Here, we have added a new method Update that can be used to modify the value of an existing key. The hope is that we can reduce the global locking only to Put and manage Update and Get using a read lock. This seems quite paradoxical at first as Update still mutates some state, but actually… it is possible! The idea is to have a local lock per value and use pointers.

// LCKVStore is a relatively low-contention key-value store.
type LCKVStore struct {
	sync.RWMutex
	kvMap map[string]*value
}

// value is a value in the LCKVStore.
type value struct {
	sync.RWMutex
	data []byte
}

// Get returns the byte slice associated with the key if it exists.
func (kvs *LCKVStore) Get(key string) ([]byte, error) {
	kvs.RLock()
	defer kvs.RUnlock()
	val, ok := kvs.kvMap[key]
	if !ok {
		return nil, fmt.Errorf("Invalid key")
	}
	val.RLock()
	defer val.RUnlock()
	res := make([]byte, len(val.data))
	copy(res, val.data)
	return res, nil
}

// Update changes the value associated to an existing key.
func (kvs *LCKVStore) Update(key string, v []byte) error {
	kvs.RLock()
	defer kvs.RUnlock()
	val, ok := kvs.kvMap[key]
	if !ok {
		return fmt.Errorf("Invalid key")
	}
	buf := make([]byte, len(v))
	copy(buf, v)
	val.Lock()
	defer val.Unlock()
	val.data = buf
	return nil
}

// Put associates the value given to the key.
func (kvs *LCKVStore) Put(key string, v []byte) error {
	buf := make([]byte, len(v))
	copy(buf, v)
	kvs.Lock()
	defer kvs.Unlock()
	val, ok := kvs.kvMap[key]
	if !ok {
		val = &value{}
	}
	val.data = buf
	kvs.kvMap[key] = val
	return nil
}

Here, Get and Put are basically the same as the previous implementation. What is interesting is what happens in Update. The main idea is that even though we are modifying the data in val variable, the kvMap only has the pointer which is not being modified. Hence, no mutation is happening from the point of view of kvMap. At the local level, modifications to the same key are synchronized by a local per value lock.
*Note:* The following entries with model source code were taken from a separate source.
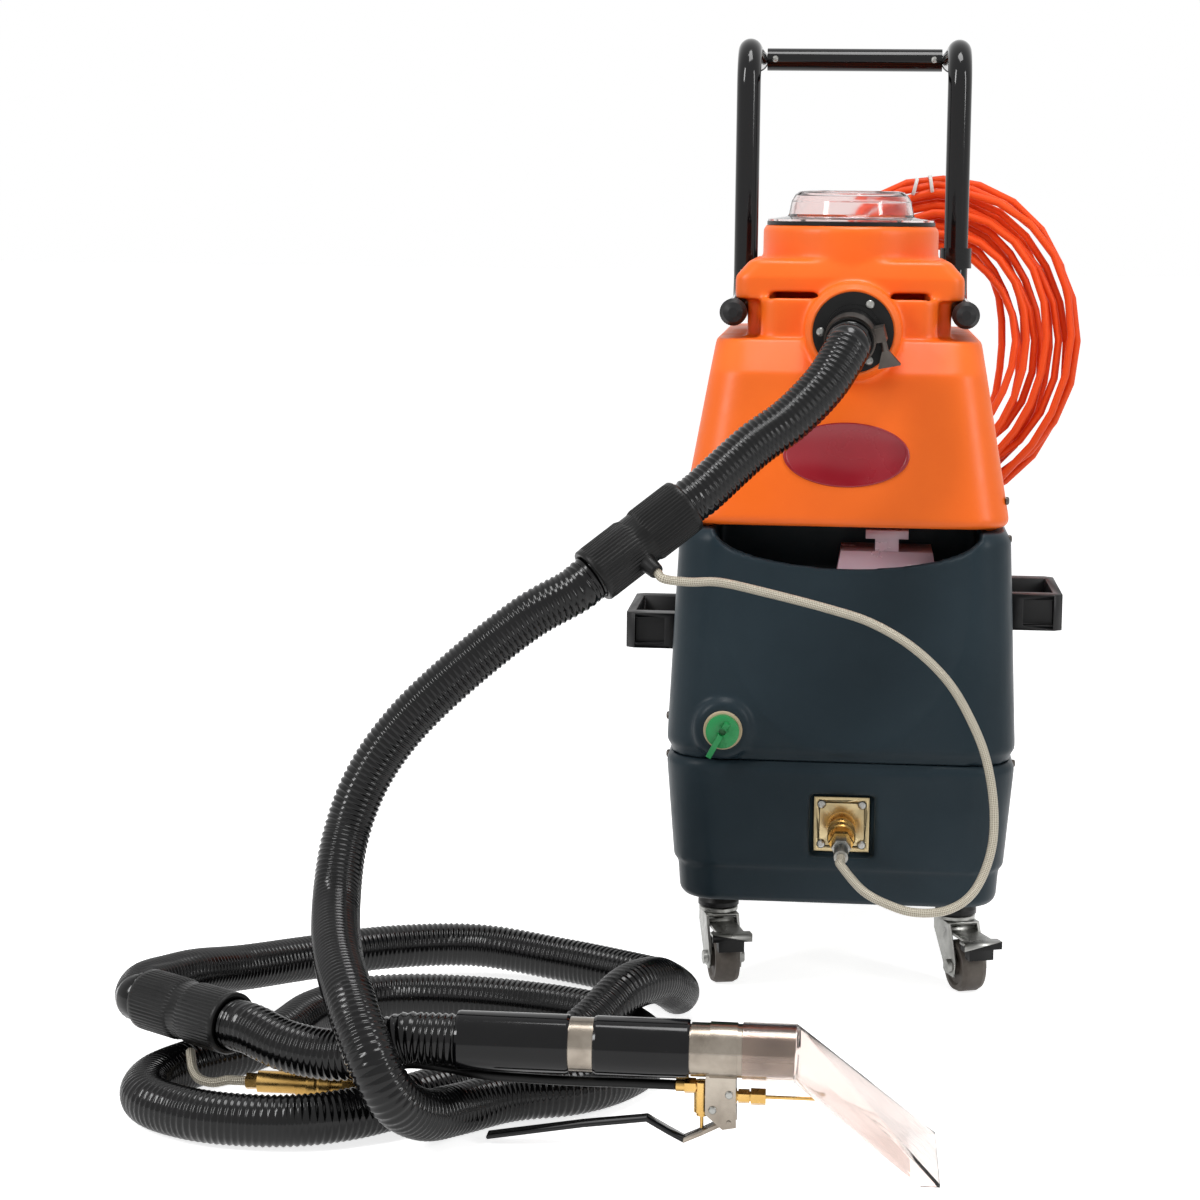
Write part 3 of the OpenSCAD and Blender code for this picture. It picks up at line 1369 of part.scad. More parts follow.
tail_route = [
  coil_last + 0.1 * coil_out, coil_last + 10 * coil_out, coil_last + 20 * coil_out, [-55, 601, 520],
  [-50, 602, 460],
  [-47, 602, 410], [-46, 602, 372], [-46, 602, 362]
];
plug_top = tail_route[len(tail_route) - 1];

module cord_lead() {
  q = even_steps(smooth_line(lead_route, 6), 20);
  color([0.95, 0.35, 0.15]) place() solid_tube(q, [for (i = [0:20]) cord_r], 8, [1, 0, 0]);
}

module cord_coil() {
  color([0.95, 0.35, 0.15]) place()
    solid_tube(coil_line, [for (p = coil_line) cord_r], 6, [0, 1, 0]);
}

module cord_tail() {
  q = even_steps(smooth_line(tail_route, 6), 12);
  color([0.95, 0.35, 0.15]) place() solid_tube(q, [for (i = [0:12]) cord_r], 8, [0, 1, 0]);
}

// Plug with its boot, hanging pins down
module power_plug() {
  color([0.1, 0.1, 0.1]) place() translate(plug_top) mirror([0, 0, 1]) {
    difference() {
      cylinder(r1 = cord_r + 1.5, r2 = 9, h = 24);
      translate([0, 0, -1]) cylinder(r = cord_r + running_fit, h = 1 + near_gap);
    }
    translate([0, 0, 24]) cylinder(r1 = 12, r2 = 19, h = 14);
    translate([0, 0, 38]) cylinder(r = 19, h = 10);
    for (s = [-1, 1]) translate([s * 9.5, 0, 48]) cylinder(r = 2.4, h = 19);
  }
}

// Least gap between neighbouring turns, on the points of the centre line
echo(coil_least_gap = min([for (i = [0:coil_steps], j = [i + coil_rings / 2:coil_steps])
  if (j < coil_steps + 1) norm(coil_wound[i] - coil_wound[j])]) - cord_d);
echo(cord_length = line_length(coil_line) + line_length(smooth_line(lead_route, 6))
  + line_length(smooth_line(tail_route, 6)));
hose_routes = [upper_route, main_route, tool_route, solution_route, tool_line_route, feed_route];
echo(hose_lengths = [for (r = hose_routes) line_length(smooth_line(r, 12))]);

// ---------- Drawing ----------

base_housing();
chassis_plate();
solution_tank();
recovery_tank();
lid_gasket();
lid_dome();
vacuum_motor();
solution_pump();
standpipe();
float_ball();
inlet_flange();
hose_clamp();
handle_tube(-1);  // handle_tube_left
handle_tube(1);  // handle_tube_right
handle_crossbar();
handle_end_caps();
carry_handle(-1);  // carry_handle_left
carry_handle(1);  // carry_handle_right
drain_key();
coupler_plate();
coupler_nipple();
coupler_collar();
hose_ferrule();
caster_cones();
caster_fork(-1);  // caster_fork_left
caster_fork(1);  // caster_fork_right
caster_wheel(-1);  // caster_wheel_left
caster_wheel(1);  // caster_wheel_right
brake_pedal(-1);  // brake_pedal_left
brake_pedal(1);  // brake_pedal_right
rear_axle();
rear_wheel(-1);  // rear_wheel_left
rear_wheel(1);  // rear_wheel_right
rocker(switch_xs[0], "red");  // vacuum_switch
rocker(switch_xs[1], "green");  // pump_switch
drain_spout();
drain_lever();
cord_gland();
cord_hook();
screws();
fill_lid();
hose_upper();
hose_main();
hose_tool();
hose_cuffs();
solution_hose();
tool_coupler();
tool_collar();
tool_line();
wand_tube();
wand_sleeves();
wand_head();
valve_body();
valve_stem();
trigger_lever();
cord_lead();
cord_coil();
cord_tail();
power_plug();
feed_line();
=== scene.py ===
import math

import bpy
from mathutils import Matrix, Vector


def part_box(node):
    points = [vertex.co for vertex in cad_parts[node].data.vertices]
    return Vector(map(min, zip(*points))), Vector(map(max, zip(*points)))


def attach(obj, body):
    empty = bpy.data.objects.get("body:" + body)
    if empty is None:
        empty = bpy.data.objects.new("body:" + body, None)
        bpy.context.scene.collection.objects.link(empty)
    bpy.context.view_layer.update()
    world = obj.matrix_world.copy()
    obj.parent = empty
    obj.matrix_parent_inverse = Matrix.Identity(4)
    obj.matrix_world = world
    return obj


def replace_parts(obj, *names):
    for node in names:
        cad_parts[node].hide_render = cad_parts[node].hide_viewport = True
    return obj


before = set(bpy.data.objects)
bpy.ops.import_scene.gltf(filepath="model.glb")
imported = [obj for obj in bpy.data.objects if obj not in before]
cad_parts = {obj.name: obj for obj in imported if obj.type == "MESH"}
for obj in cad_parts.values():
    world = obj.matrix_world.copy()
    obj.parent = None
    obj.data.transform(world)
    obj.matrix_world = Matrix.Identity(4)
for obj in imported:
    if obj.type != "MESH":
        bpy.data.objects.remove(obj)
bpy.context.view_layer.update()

# Sizes are in millimetres and places in the machine's own axes: X = 0 is its middle plane, Y = 0
# its front, Z = 0 the floor. at() turns a place into the frame's metres.
axle_low, axle_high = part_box("rear_axle")
SHIFT = Vector(((axle_low[0] + axle_high[0]) / 2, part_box("base_housing")[0][1], 0))
MM = 0.001


def at(x, y, z):
    return Vector((x, y, z)) * MM + SHIFT


def unit(*v):
    return Vector(v).normalized()


# ---------- Camera ----------

FRAME_PX = 1200
FOCUS_PX = 2700          # focal length in pixels of that frame
SENSOR = 36
CAMERA_Y = -2483
CAMERA_Z = 752.6
PITCH, YAW, ROLL = math.radians(6.28), math.radians(5.328), math.radians(0.641)
LENS_SHIFT = (5.2 / FRAME_PX, -95.8 / FRAME_PX)


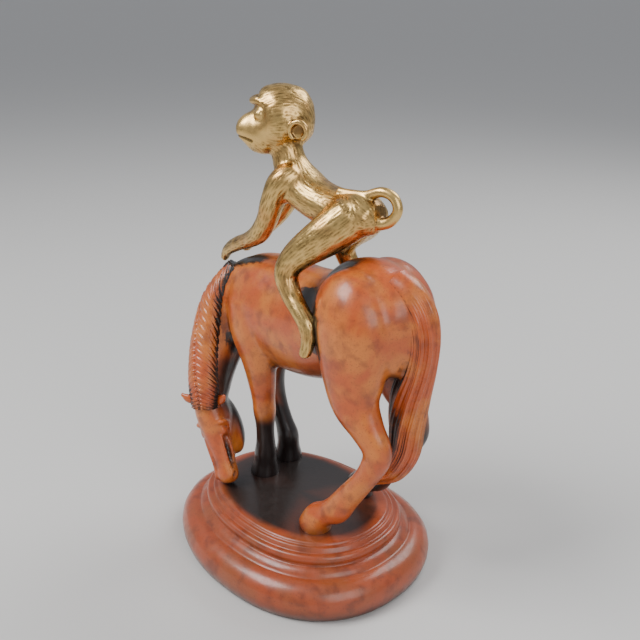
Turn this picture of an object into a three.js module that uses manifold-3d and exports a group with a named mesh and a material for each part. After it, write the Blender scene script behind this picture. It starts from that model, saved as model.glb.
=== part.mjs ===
// Monkey on horse figure, cast in three pieces: an oval plinth, a horse with its head down,
// and a monkey that leans forward on its back.
// Millimetres, +Z up. The horse faces -X, its near side faces -Y, and the plinth stands on Z = 0.
import * as THREE from "three";
import { mergeVertices } from "three/addons/utils/BufferGeometryUtils.js";
import Module from "manifold-3d";

const wasm = await Module();
wasm.setup();

// Driving dimensions
const PLATE_LENGTH = 83.6;
const PLATE_WIDTH = 60;
const PLATE_TOP = 25.3;
const OVAL_SQUARENESS = 2.2;
const HORSE_HEADING = THREE.MathUtils.degToRad(-3);
const HORSE_OFFSET_Y = 6.5;
const CONTACT_GAP = 0.3;
// The tail stands out past the plinth by this much, and the origin is in the middle of the whole
const TAIL_OVERHANG = 7.5;

const RED_LACQUER = { color: 0x9c3f16, roughness: 0.38, metalness: 0.25 };
const DARK_LACQUER = { color: 0x7a3218, roughness: 0.4, metalness: 0.25 };
const POLISHED_BRASS = { color: 0xc49a52, roughness: 0.32, metalness: 1 };

// A closed mesh as a solid, with its faces turned outwards
function solidOf(geometry) {
  const bare = geometry.clone();
  bare.deleteAttribute("normal");
  bare.deleteAttribute("uv");
  const merged = mergeVertices(bare, 1e-4);
  const position = merged.getAttribute("position");
  const point = (i) => new THREE.Vector3().fromBufferAttribute(position, i);
  const faces = [];
  let volume = 0;
  for (let i = 0; i < merged.index.count; i += 3) {
    const [a, b, c] = [0, 1, 2].map((k) => merged.index.getX(i + k));
    if (a === b || b === c || a === c) continue;
    faces.push([a, b, c]);
    volume += point(a).dot(point(b).cross(point(c)));
  }
  const outward = volume > 0 ? faces : faces.map(([a, b, c]) => [a, c, b]);
  return new wasm.Manifold(new wasm.Mesh({
    numProp: 3,
    vertProperties: new Float32Array(position.array),
    triVerts: new Uint32Array(outward.flat()),
  }));
}

function geometryOf(solid) {
  const mesh = solid.getMesh();
  const geometry = new THREE.BufferGeometry();
  geometry.setAttribute("position", new THREE.BufferAttribute(mesh.vertProperties, 3));
  geometry.setIndex(new THREE.BufferAttribute(mesh.triVerts, 1));
  geometry.computeVertexNormals();
  return geometry;
}

const joined = (solids) => solids.reduce((whole, solid) => whole.add(solid));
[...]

Finally, we make another observation. We actually did not need the new Update method at all! We can simply detect when a key is non-existing inside Put. With this change, the latter call would no longer need an exclusive lock in the case of existing keys, and the client would not need to know if a key is in the KVStore in advance.
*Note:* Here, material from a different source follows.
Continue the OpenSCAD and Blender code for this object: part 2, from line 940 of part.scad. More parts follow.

// This is a better implementation of Put which does not
// acquire exclusive lock when the key already exists. We 
// no longer need the Update method.
func (kvs *LCKVStore) Put(key string, v []byte) error {
	kvs.RLock()
	val, ok := kvs.kvMap[key]
	if !ok {
		kvs.RUnlock()
		return kvs.createOrUpdate(key, v)
	}
	buf := make([]byte, len(v))
	copy(buf, v)
	val.Lock()
	defer val.Unlock()
	val.data = buf
	kvs.RUnlock()
	return nil
}

// createOrUpdate associates the value to the key. It works whether 
// the key is existing or not. It acquires an exclusive lock.
func (kvs *LCKVStore) createOrUpdate(key string, v []byte) error {
	buf := make([]byte, len(v))
	copy(buf, v)
	kvs.Lock()
	defer kvs.Unlock()
	val, ok := kvs.kvMap[key]
	if !ok {
		val = &value{}
	}
	val.data = buf
	kvs.kvMap[key] = val
	return nil
}

So we have managed to reap the benefits of Update without modifying the original interface.

Optimistic concurrency

Consider a further requirement for our application to support read, modify, write operation. This is not possible with the current design, as after we read the value and compute the new one based on it, we don’t know that a different client has not changed the value of the same key in the meantime.

One solution is to incorporate transactions in our system.
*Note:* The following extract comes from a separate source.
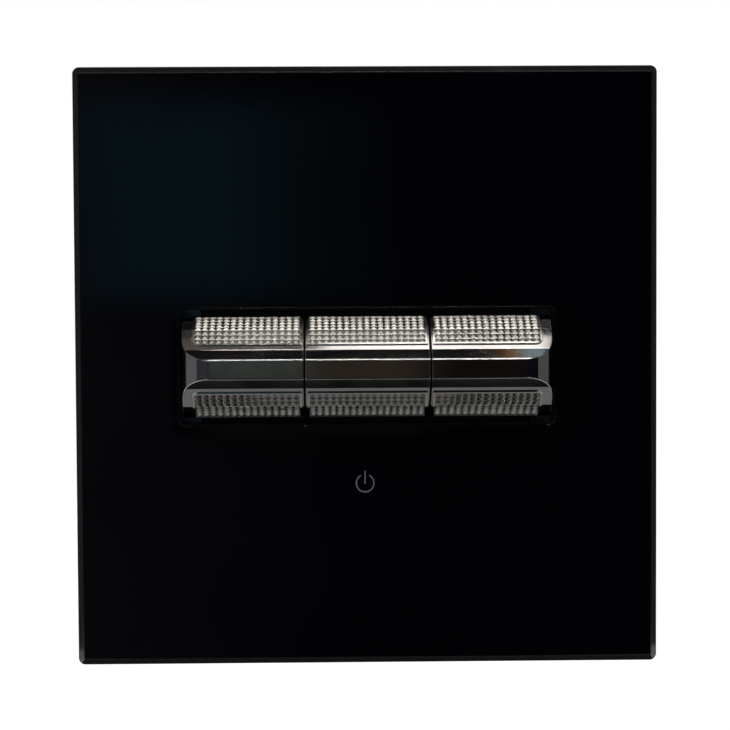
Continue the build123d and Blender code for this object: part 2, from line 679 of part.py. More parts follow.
for gang, gang_x in gangs.items():
    outward = outward_side[gang]
    low_margin = grip_outer_margin if outward < 0 else grip_inner_margin
    high_margin = grip_outer_margin if outward > 0 else grip_inner_margin
    grip_low = gang_x - lever_width / 2 + low_margin
    grip_high = gang_x + lever_width / 2 - high_margin
    blank = grip_blank(grip_low, grip_high, outward)
    screw_places = [
        (gang_x - core_screw_offset, core_screw_rise),
        (gang_x + core_screw_offset, -core_screw_rise),
    ]

    with BuildPart() as shell:
        with BuildSketch(side_plane(gang_x)):
            add(lever_section(rounded=True))
        extrude(amount=lever_width / 2, both=True)
        if outward:
            outer_x = gang_x + outward * lever_width / 2
            inner_x = gang_x - outward * lever_width / 2
            nose_depth = cover_depth + nose_reach
            with BuildSketch(Plane.XY.offset(-root_rise)) as plan:
                with BuildLine():
                    Polyline(
                        (inner_x, -lever_back_depth),
                        (outer_x, -lever_back_depth),
                        (outer_x - outward * end_taper, -nose_depth),
                        (inner_x, -nose_depth),
                        close=True,
                    )
                make_face()
                nose_corner = plan.vertices().group_by(Axis.Y)[0].sort_by(Axis.X)
                fillet(nose_corner[0] if outward < 0 else nose_corner[-1], end_radius)
            extrude(amount=2 * root_rise, mode=Mode.INTERSECT)
        with BuildSketch(side_plane(gang_x)):
            add(lever_section(-shell_wall, back_depth=lever_back_depth - 2 * shell_wall))
            hollow_back_depth = lever_back_depth - shell_wall
            bar(hollow_back_depth, hollow_front_depth, -root_rise, root_rise, mode=Mode.INTERSECT)
        extrude(amount=lever_width / 2 - shell_wall, both=True, mode=Mode.SUBTRACT)
        add(blank, mode=Mode.SUBTRACT)
        add(mirror(blank, about=Plane.XY, mode=Mode.PRIVATE), mode=Mode.SUBTRACT)
        with BuildSketch(front_plane(hollow_front_depth)):
            with Locations(*screw_places):
                Circle(core_screw_radius)
        extrude(amount=core_screw_grip, mode=Mode.SUBTRACT)
    save(shell, f"{gang}_shell")

    with BuildPart() as upper_grip:
        add(make_grip(grip_low, grip_high, outward))
    save(upper_grip, f"{gang}_upper_grip")

    with BuildPart() as lower_grip:
        add(mirror(upper_grip.part, about=Plane.XY, mode=Mode.PRIVATE))
    save(lower_grip, f"{gang}_lower_grip")

    with BuildPart() as core:
        with BuildSketch(side_plane(gang_x)):
            add(lever_section(-shell_wall - core_clearance, back_depth=lever_back_depth - 2 * shell_wall))
            bar(core_back_depth, hollow_front_depth, -root_rise, root_rise, mode=Mode.INTERSECT)
        extrude(amount=core_head_width / 2, both=True)
        with BuildSketch(side_plane(gang_x)):
            bar(pivot_depth, core_back_depth, -knuckle_radius, knuckle_radius)
            with Locations((pivot_depth, 0)):
                Circle(knuckle_radius)
        extrude(amount=knuckle_width / 2, both=True)
        with BuildSketch(front_plane(tail_end_depth)):
            with Locations((gang_x, 0)):
                Circle(tail_radius)
        extrude(amount=core_back_depth - tail_end_depth)
        with BuildSketch(front_plane(tail_end_depth)):
            with Locations((gang_x, 0)):
                Circle(tail_bore_radius)
        extrude(amount=tail_bore_end_depth - tail_end_depth, mode=Mode.SUBTRACT)
        with BuildSketch(side_plane(gang_x)):
            with Locations((pivot_depth, 0)):
                Circle(pin_radius + pin_clearance)
        extrude(amount=knuckle_width / 2, both=True, mode=Mode.SUBTRACT)
        with BuildSketch(front_plane(core_back_depth)):
            with Locations((gang_x, return_spring_rise), (gang_x, -return_spring_rise)):
                Circle(return_spring_radius + return_spring_wire / 2 + return_spring_seat_clearance)
        extrude(amount=return_spring_seat, mode=Mode.SUBTRACT)
        with BuildSketch(front_plane(core_back_depth)):
            with Locations(*screw_places):
                Circle(core_screw_radius)
        extrude(amount=hollow_front_depth - core_back_depth, mode=Mode.SUBTRACT)
        with BuildSketch(front_plane(core_back_depth)):
            with Locations(*screw_places):
                Circle(core_screw_head_radius)
        extrude(amount=core_screw_head_height, mode=Mode.SUBTRACT)
    save(core, f"{gang}_core")

    with BuildPart() as core_screws:
        with BuildSketch(front_plane(core_back_depth)):
            with Locations(*screw_places):
                Circle(core_screw_head_radius)
        extrude(amount=core_screw_head_height)
        with BuildSketch(front_plane(core_screw_head_depth)):
            with Locations(*screw_places):
                Circle(core_screw_radius)
        extrude(amount=core_screw_tip_depth - core_screw_head_depth)
    save(core_screws, f"{gang}_core_screws")

    with BuildPart() as return_springs:
        for rise in (return_spring_rise, -return_spring_rise):
            add(coil(return_spring_radius, return_spring_wire, return_spring_turns,
                     plate_front_depth, core_back_depth + return_spring_seat, gang_x, rise))
    save(return_springs, f"{gang}_return_springs")

    with BuildPart() as plunger:
        with BuildSketch(front_plane(plunger_tip_depth)):
            with Locations((gang_x, 0)):
                Circle(plunger_radius)
        extrude(amount=plunger_length)
        tip_edge = plunger.edges().group_by(Axis.Y)[-1]
        fillet(tip_edge, plunger_radius - plunger_clearance)
        with BuildSketch(front_plane(plunger_back_depth - plunger_bore_length)):
            with Locations((gang_x, 0)):
                Circle(plunger_bore_radius)
        extrude(amount=plunger_bore_length, mode=Mode.SUBTRACT)
    save(plunger, f"{gang}_plunger")

    with BuildPart() as plunger_spring:
        add(coil(plunger_spring_radius, plunger_spring_wire, plunger_spring_turns,
                 plunger_back_depth - plunger_bore_length, tail_bore_end_depth, gang_x, 0))
    save(plunger_spring, f"{gang}_plunger_spring")

    wing_length = seesaw_reach - seesaw_flat
    wing_way = (sin(radians(seesaw_tilt)), cos(radians(seesaw_tilt)))
    tip_front = (seesaw_front_depth + wing_length * wing_way[0], seesaw_flat + wing_length * wing_way[1])
    tip_back = (tip_front[0] - strip_thickness * wing_way[1], tip_front[1] + strip_thickness * wing_way[0])
    bend_back = seesaw_flat + strip_thickness * tan(radians(seesaw_tilt / 2))
    with BuildPart() as seesaw:
        with BuildSketch(side_plane(gang_x)):
            with BuildLine():
                Polyline(
                    (seesaw_front_depth, 0),
                    (seesaw_front_depth, seesaw_flat),
                    tip_front,
                    tip_back,
                    (seesaw_back_depth, bend_back),
                    (seesaw_back_depth, 0),
                    close=True,
                )
            make_face()
            mirror(about=Plane.XZ)
        extrude(amount=seesaw_width / 2, both=True)
        for cheek_x in (gang_x - cheek_offset, gang_x + cheek_offset):
            with BuildSketch(side_plane(cheek_x)):
                bar(fulcrum_depth, seesaw_back_depth, -seesaw_cheek, seesaw_cheek)
                with Locations((fulcrum_depth, 0)):
                    Circle(fulcrum_radius + fulcrum_clearance, mode=Mode.SUBTRACT)
            extrude(amount=strip_thickness / 2, both=True)
    save(seesaw, f"{gang}_seesaw")

    contact_way = (contact_rise - seesaw_flat) / wing_way[1]
    with BuildPart() as moving_contacts:
        for end in (1, -1):
            middle = Vector(
                gang_x,
                -(seesaw_back_depth + contact_way * wing_way[0]),
                end * (bend_back + contact_way * wing_way[1]),
            )
            facing = (0, wing_way[1], end * wing_way[0])
            with BuildSketch(Plane(origin=middle, x_dir=(1, 0, 0), z_dir=facing)):
                Circle(contact_radius)
            extrude(amount=moving_contact_height)
    save(moving_contacts, f"{gang}_moving_contacts")
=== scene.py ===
import json
import math

import bpy
import bmesh
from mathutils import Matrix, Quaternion, Vector


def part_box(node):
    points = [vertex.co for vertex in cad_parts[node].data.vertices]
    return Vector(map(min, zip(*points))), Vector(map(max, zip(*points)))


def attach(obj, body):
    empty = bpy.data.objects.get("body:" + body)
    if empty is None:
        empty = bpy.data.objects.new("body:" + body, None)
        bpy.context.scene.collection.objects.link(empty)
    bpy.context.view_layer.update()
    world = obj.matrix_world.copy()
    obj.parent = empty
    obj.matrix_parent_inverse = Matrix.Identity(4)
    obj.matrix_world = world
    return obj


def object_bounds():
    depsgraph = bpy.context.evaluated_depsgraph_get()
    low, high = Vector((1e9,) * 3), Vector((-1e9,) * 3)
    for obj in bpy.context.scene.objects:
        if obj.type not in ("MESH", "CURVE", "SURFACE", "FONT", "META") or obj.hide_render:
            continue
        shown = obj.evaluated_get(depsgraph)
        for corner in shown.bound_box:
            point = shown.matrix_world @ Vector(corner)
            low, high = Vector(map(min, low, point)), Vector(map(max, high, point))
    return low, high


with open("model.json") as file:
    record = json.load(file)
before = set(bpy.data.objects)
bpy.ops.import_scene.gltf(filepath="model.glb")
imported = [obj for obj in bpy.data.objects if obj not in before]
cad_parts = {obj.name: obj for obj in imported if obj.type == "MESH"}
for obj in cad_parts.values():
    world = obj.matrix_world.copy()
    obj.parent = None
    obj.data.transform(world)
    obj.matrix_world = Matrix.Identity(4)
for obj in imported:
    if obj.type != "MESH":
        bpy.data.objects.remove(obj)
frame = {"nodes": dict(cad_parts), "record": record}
cad_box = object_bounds()

# All sizes are in metres. X points right, Z points up and the front faces -Y.
mm = 0.001

# The camera, from the four corners of the plate and the edges of the levers in the photograph. Its
# lens and sensor are in mm.
camera_place = Vector((-5.85, -327.1, 15.14)) * mm
camera_aim = Vector((-0.26, -10.0, 0.20)) * mm
camera_roll = math.radians(0.3)
camera_lens = 106.1
camera_sensor = 36
camera_near = 0.01

# The power symbol, printed on the glass
symbol_drop = 17.3 * mm
symbol_shift = -0.33 * mm
symbol_radius = 1.3 * mm
symbol_stroke = 0.2 * mm
symbol_gap = math.radians(27)
symbol_bar_top = 1.87 * mm
symbol_bar_bottom = -0.05 * mm
symbol_thickness = 0.02 * mm
symbol_steps = 48

# The two screws that hold the yoke to the wall box. Their outline is given as radius and distance
# behind the yoke's front face, in mm.
box_screw_spacing = 60.3 * mm
screw_sides = 40
screw_socket = [(0.0, -1.0), (0.8, -1.1), (1.0, -1.9)]
screw_dome = [(1.3, -2.0), (2.2, -1.85), (2.9, -1.45), (3.25, -0.8), (3.25, 0.0)]
screw_neck = [(1.6, 0.0)]
screw_tip = [(0.9, 10.0), (0.0, 10.2)]
thread_turns = 12
thread_start = 1.2
thread_pitch = 0.7
thread_radius = 1.7
thread_root = 1.45

# The floor and the world
floor_drop = 0.12
floor_size = 8.0
floor_colour = 0.8
floor_glow = 0.62
world_light = 0.5
background_white = 1.0

# The studio that the part mirrors. A soft card is solid over this share of its height.
room_half_width = 0.7
lamp_height = 0.50
ceiling_height = 0.60
ground_card_lift = 4 * mm
card_cloud_scale = 20.0
soft_card_solid_share = 0.6

# What most of a noise texture's values lie between, and the rays that look for rounded edges
noise_low = 0.3
noise_high = 0.7
edge_samples = 6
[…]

type TransactionID uuid.UUID

type TxKVStore interface {
	BeginCommit() (TransactionID, error)
	EndCommit(id TransactionID) error 
	Get(key string, id *TransactionID) ([]byte, error)
	Put(key string, val []byte, id *TransactionID) error
}

This is a powerful interface, but not an easy one to implement. In particular, obtaining a global lock (even a read lock) during BeginCommit, without releasing, can be quite dangerous since the client may get delayed or crashes before calling EndCommit. Here we focus on a simpler solution that avoids the complexity of full commit semantics while still supporting the read, modify, write operation. The idea is to use versioning, which is a main signature of optimistically concurrent systems.

type Version uint64

type OptimisticKVStore interface {
	// Get returns the byte slice associated with the key if 
	// it exists and its version.
	Get(key string) ([]byte, Version, error)
	// Put associates the value given to the key. If ver is 
	// not nil, it ensures the version matches the latest 
	// one prior to the update. 
	Put(key string, val []byte, ver *Version) (Version, error)
}

The client can use this interface as follows. [2]

func RMF(store OptimisticKVStore, key string, modify func([]byte) []byte) error {
	data, ver, err := store.Get(key)
	if err != nil {
		return err
	}
	data = modify(data)
	_, err = store.Put(key, data, &ver)
	return err
}

The implementation is quite similar to LCKVStore from before. For brevity, we only include the Put method.

type value struct {
	sync.RWMutex
	data []byte
	version uint64
}

func (kvs * OptimisticKVStoreImpl) Put(key string, v []byte, ver *Version) (Version, error) {
	kvs.RLock()
	val, ok := kvs.kvMap[key]
	if !ok {
		kvs.RUnlock()
		return kvs.createOrUpdate(key, v, ver)
	}
	val.Lock()
	defer val.Unlock()
	if ver != nil && *ver != val.version {
		return 0, fmt.Errorf("Stale version")
	}
	buf := make([]byte, len(v))
	copy(buf, v)
	val.data = buf
	val.version += 1
	kvs.RUnlock()
	return val.version, nil
}

Note that in most optimistically concurrent systems, you would likely need to keep a richer history of each item and their versions (at least for the items involved in an ongoing commit) as well as write-ahead-logs for rollbacks. It is not surprising that for more complicated applications, you need many more techniques. Hopefully however, the techniques discussed here, versioning and reducing or eliminating the use of heavy handed global locks, have given you a taste of this intricate and interesting topic.

Next time

In the next post, I’ll discuss the following question: is it possible to go even further in our quest of non-locking and eliminate local locks in OptimisticKVStoreImpl above? This will take us to some of the foundational and low-level topics in concurrency. Stay tuned.

Footnotes

[1]: There are a few simple design decisions beside the concurrency here. In an earlier version of this post, we explicitly checked and disallowed nil values given to Put. But this distracted from the main considerations of this post which is concurrency. So, for simplicity, here we don’t pay attention to this case. Second, we chose byte slices instead of say strings as the underlying value type. The reason for this is that a primitive type such as byte slice is more appropriate for the generic binary data (such as images) which a KVStore may be storing.

[2]: This should be called by the client in a retry loop.